▶ [Direction] Take all the material and copy it exactly.

▶ [Collected data]
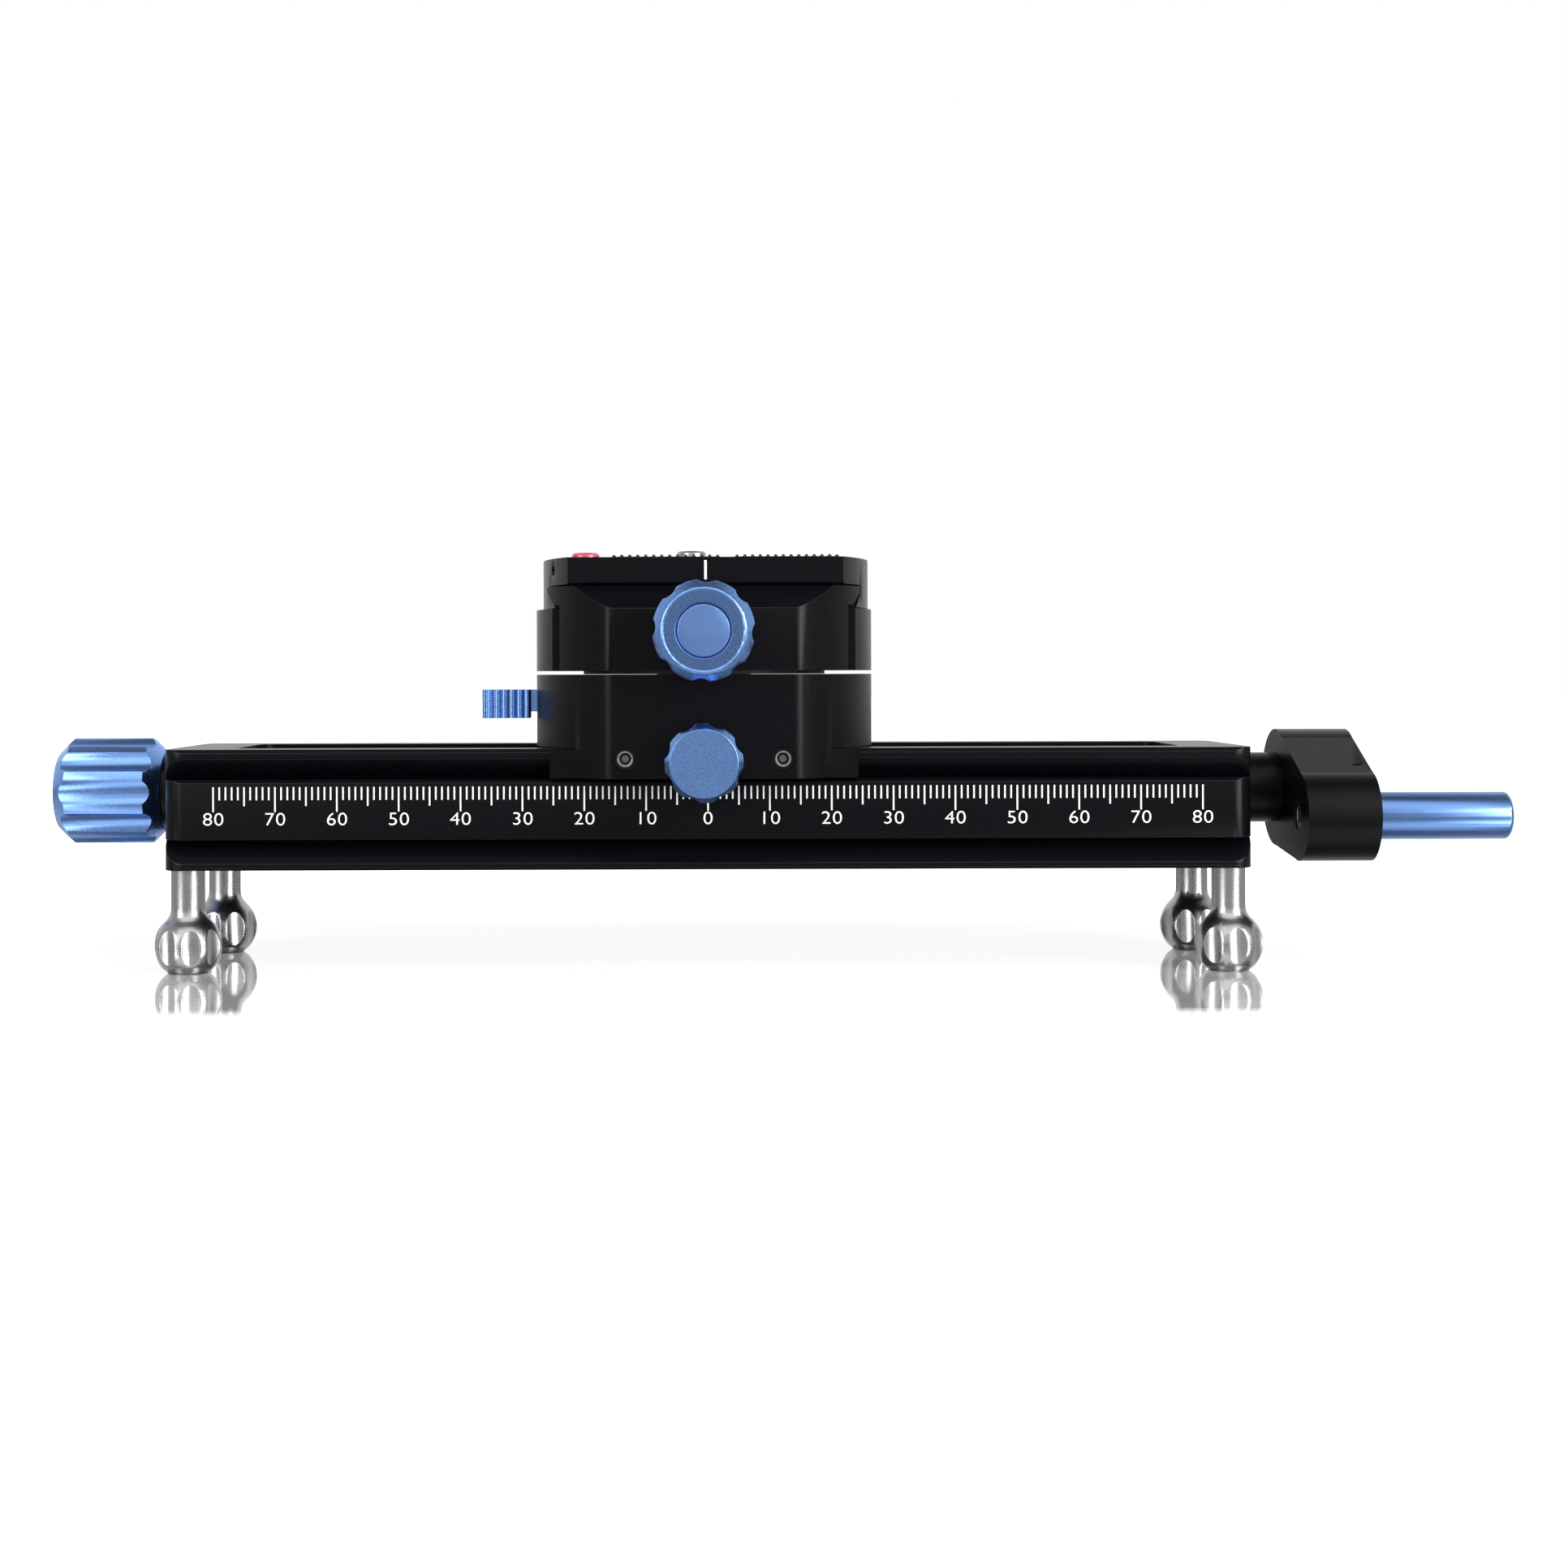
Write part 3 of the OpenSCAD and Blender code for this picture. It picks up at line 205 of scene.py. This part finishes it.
class Graph:
    """The node tree of one material or world, built a node at a time."""

    def __init__(self, owner):
        owner.use_nodes = True
        self.tree = owner.node_tree
        self.tree.nodes.clear()

    def node(self, kind, settings=None, inputs=None, output=0):
        made = self.tree.nodes.new("ShaderNode" + kind)
        for name, value in (settings or {}).items():
            setattr(made, name, value)
        for name, value in (inputs or {}).items():
            if isinstance(value, Socket):
                self.tree.links.new(value.socket, made.inputs[name])
            else:
                made.inputs[name].default_value = value
        return Socket(self, made.outputs[output]) if made.outputs else made

    def split(self, vector):
        """The X, Y and Z of a vector."""
        outputs = self.node("SeparateXYZ", None, {0: vector}).socket.node.outputs
        return [Socket(self, outputs[name]) for name in "XYZ"]

    def place(self):
        """Object coordinates, in metres."""
        return self.node("TexCoord", output="Object")

    def noise(self, size_mm, detail=2.0, roughness=0.5, place=None):
        """Noise with grains of about size_mm."""
        return self.node("TexNoise", None, {
            "Vector": place or self.place(), "Scale": 1 / (size_mm * MM),
            "Detail": detail, "Roughness": roughness,
        })

    def mix(self, factor, first, second):
        """A colour between two others."""
        return self.node(
            "Mix", {"data_type": "RGBA"}, {0: factor, 6: first, 7: second}, output=2)

    def ramp(self, value, start, end, low=0.0, high=1.0):
        """A value that runs from low to high as another runs from start to end."""
        return self.node("MapRange", None, {
            "Value": value, "From Min": start, "From Max": end, "To Min": low, "To Max": high})

    def bump(self, height, depth_mm):
        return self.node("Bump", None, {"Distance": depth_mm * MM, "Height": height})

    def finish(self, shader, kind="OutputMaterial"):
        self.node(kind, None, {"Surface": shader})


def new_material(name):
    material = bpy.data.materials.new(name)
    return material, Graph(material)


def scaled(colour, factor):
    """A colour made lighter or darker, with its alpha."""
    return (*(value * factor for value in colour), 1.0)


def blasted_metal(
        name, colour, metallic, roughness, grain_mm, grain_depth_mm, sparkle, specular=0.5):
    """Bead-blasted and anodised aluminium: a fine grain that glints."""
    material, g = new_material(name)
    grain = g.noise(grain_mm, 1.0)
    cloud = g.noise(9.0, 3.0)
    tone = (grain - 0.5) * sparkle + (cloud - 0.5) * 0.1 + 0.5
    g.finish(g.node("BsdfPrincipled", None, {
        "Base Color": g.mix(tone, scaled(colour, 0.75), scaled(colour, 1.25)),
        "Metallic": metallic,
        "Roughness": (cloud - 0.5) * 0.05 + (grain - 0.5) * 0.2 + roughness,
        "Specular IOR Level": specular,
        "Normal": g.bump(grain, grain_depth_mm),
    }))
    return material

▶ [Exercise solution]
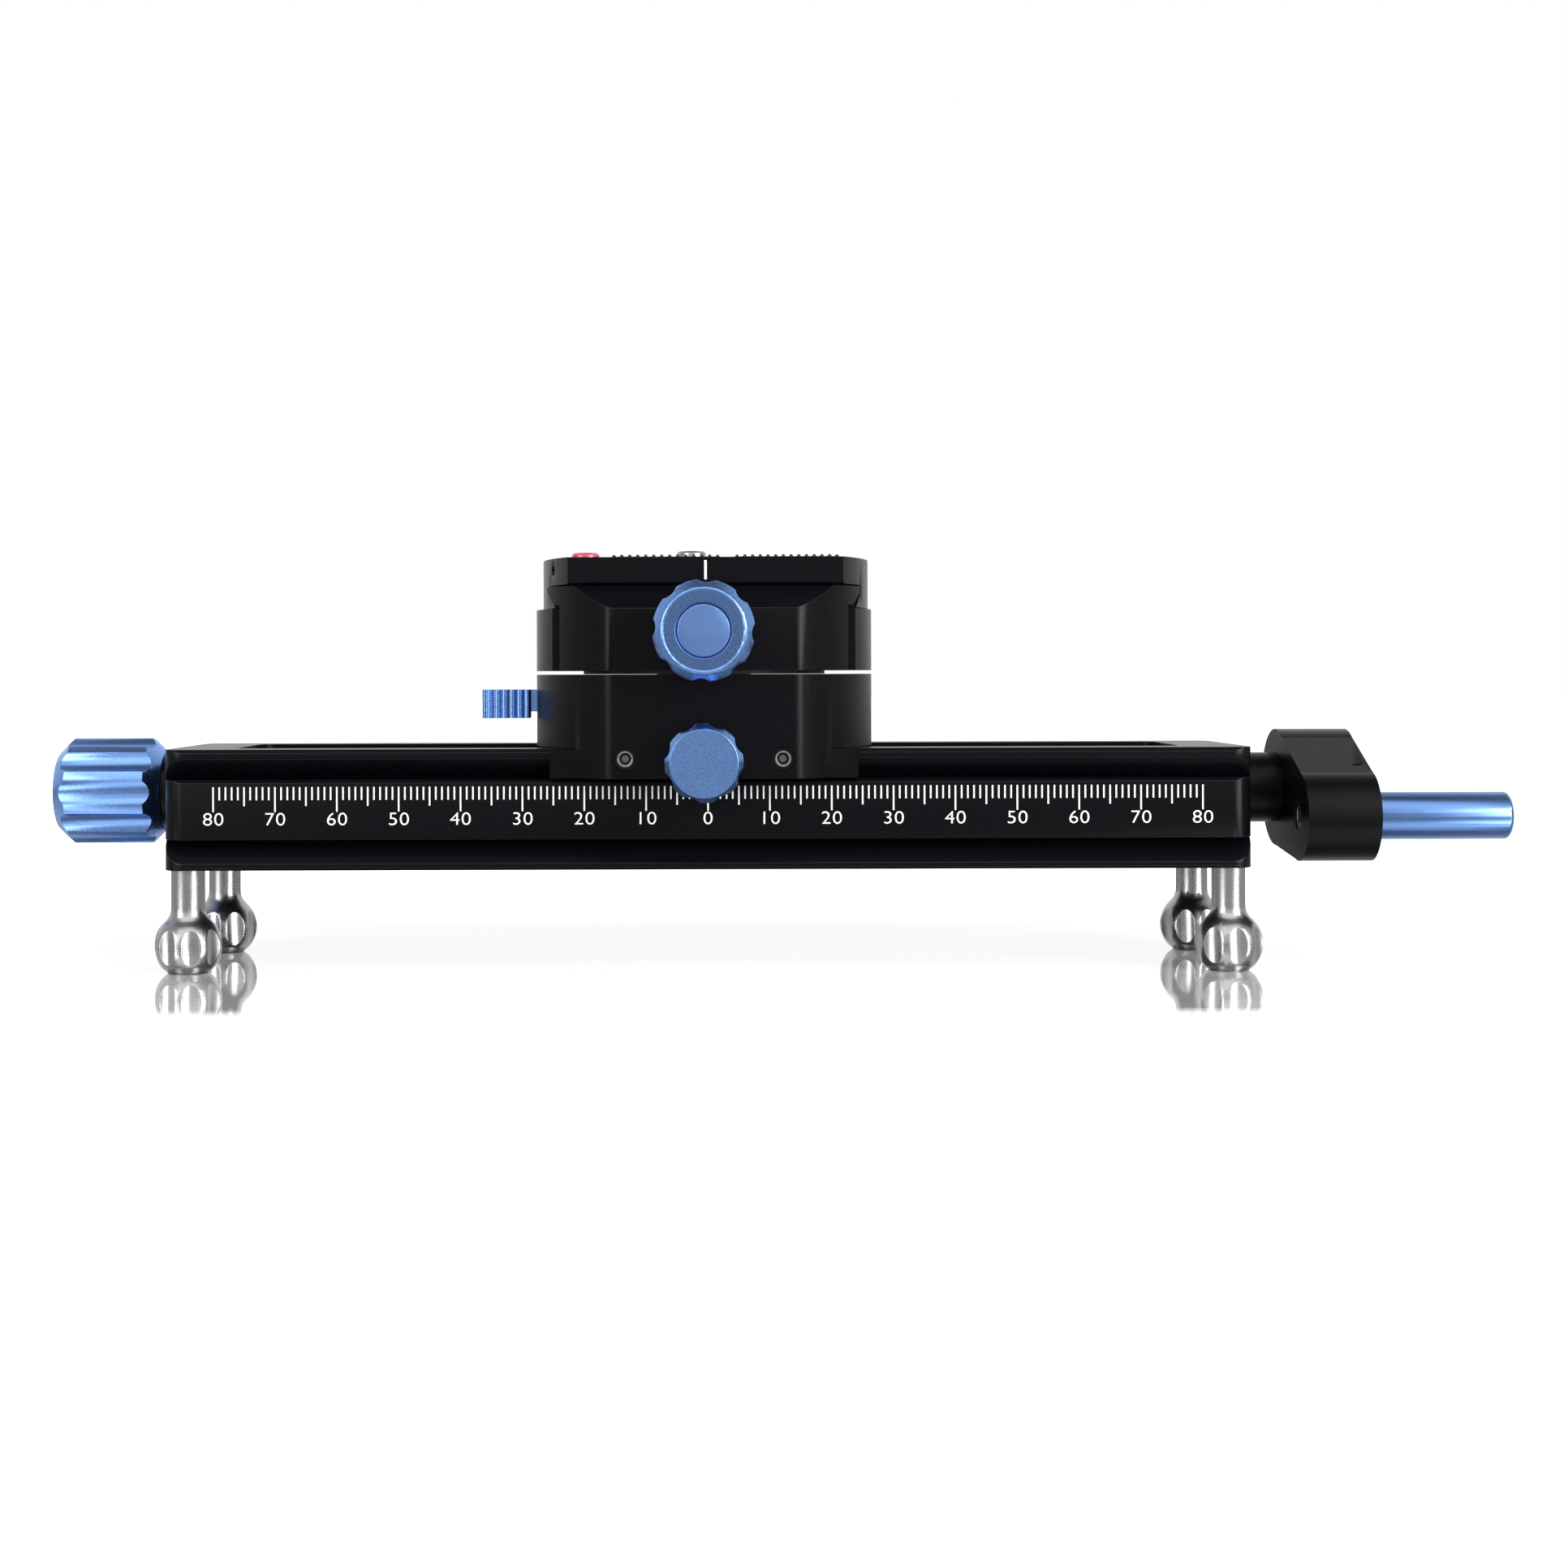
Write part 3 of the OpenSCAD and Blender code for this picture. It picks up at line 205 of scene.py. This part finishes it.
class Graph:
    """The node tree of one material or world, built a node at a time."""

    def __init__(self, owner):
        owner.use_nodes = True
        self.tree = owner.node_tree
        self.tree.nodes.clear()

    def node(self, kind, settings=None, inputs=None, output=0):
        made = self.tree.nodes.new("ShaderNode" + kind)
        for name, value in (settings or {}).items():
            setattr(made, name, value)
        for name, value in (inputs or {}).items():
            if isinstance(value, Socket):
                self.tree.links.new(value.socket, made.inputs[name])
            else:
                made.inputs[name].default_value = value
        return Socket(self, made.outputs[output]) if made.outputs else made

    def split(self, vector):
        """The X, Y and Z of a vector."""
        outputs = self.node("SeparateXYZ", None, {0: vector}).socket.node.outputs
        return [Socket(self, outputs[name]) for name in "XYZ"]

    def place(self):
        """Object coordinates, in metres."""
        return self.node("TexCoord", output="Object")

    def noise(self, size_mm, detail=2.0, roughness=0.5, place=None):
        """Noise with grains of about size_mm."""
        return self.node("TexNoise", None, {
            "Vector": place or self.place(), "Scale": 1 / (size_mm * MM),
            "Detail": detail, "Roughness": roughness,
        })

    def mix(self, factor, first, second):
        """A colour between two others."""
        return self.node(
            "Mix", {"data_type": "RGBA"}, {0: factor, 6: first, 7: second}, output=2)

    def ramp(self, value, start, end, low=0.0, high=1.0):
        """A value that runs from low to high as another runs from start to end."""
        return self.node("MapRange", None, {
            "Value": value, "From Min": start, "From Max": end, "To Min": low, "To Max": high})

    def bump(self, height, depth_mm):
        return self.node("Bump", None, {"Distance": depth_mm * MM, "Height": height})

    def finish(self, shader, kind="OutputMaterial"):
        self.node(kind, None, {"Surface": shader})


def new_material(name):
    material = bpy.data.materials.new(name)
    return material, Graph(material)


def scaled(colour, factor):
    """A colour made lighter or darker, with its alpha."""
    return (*(value * factor for value in colour), 1.0)


def blasted_metal(
        name, colour, metallic, roughness, grain_mm, grain_depth_mm, sparkle, specular=0.5):
    """Bead-blasted and anodised aluminium: a fine grain that glints."""
    material, g = new_material(name)
    grain = g.noise(grain_mm, 1.0)
    cloud = g.noise(9.0, 3.0)
    tone = (grain - 0.5) * sparkle + (cloud - 0.5) * 0.1 + 0.5
    g.finish(g.node("BsdfPrincipled", None, {
        "Base Color": g.mix(tone, scaled(colour, 0.75), scaled(colour, 1.25)),
        "Metallic": metallic,
        "Roughness": (cloud - 0.5) * 0.05 + (grain - 0.5) * 0.2 + roughness,
        "Specular IOR Level": specular,
        "Normal": g.bump(grain, grain_depth_mm),
    }))
    return material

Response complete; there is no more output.